It makes me wonder if the media looked them up on FB & the security settings on who could access the photos were still on the default of 'public' & not set to 'friends'.

IMHO it should be illegal for any media outlet to post photos of the deceased persons from Facebook without permission ftom their immediate family.

Sadly you will find that once you put things on Facebook you are basically allowing full access toanyone.
 
Australian immigration have people stationed at KUL to do secondary checks of credentials prior to boarding for Australia bound flights, it seems fairly easy to get through KUL with docs that are not perfect.
Are these officials based airside?. In Calgary (and maybe other Canadian airports) the US immigration is airside after canadian immigration at Calgary airport for those wishing to travel to/through the US?
 
Are these officials based airside?. In Calgary (and maybe other Canadian airports) the US immigration is airside after canadian immigration at Calgary airport for those wishing to travel to/through the US?

Thats a little different and is preclearance, these officials are at the gates checking passports for authenticity prior to boarding for Australia.
 
A bit odd that the fuel trail does not have any debris,
I think I can answer that one for you.

On 21st October 1991 the RAAF lost a Boeing 707 off off the Gippsland coast.
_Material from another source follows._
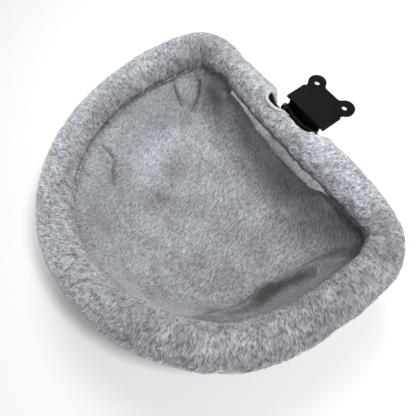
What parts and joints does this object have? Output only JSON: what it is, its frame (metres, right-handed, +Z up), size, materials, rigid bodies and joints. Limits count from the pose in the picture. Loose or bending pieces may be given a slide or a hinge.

The aircraft descended almost vertically from just over 5000ft was about 80 deg nose down on impact. The water where the a/c crashed was shallow enough that the nose of the a/c would have been hitting the bottom whilst the tail section was still in the air. The only wreckage visible on the surface was a couple of partially and full inflated life rafts and a huge slick. I'm willing to suggest that with the delay in finding the wreckage items such as life rafts could/would be long gone with the assistance of some wind.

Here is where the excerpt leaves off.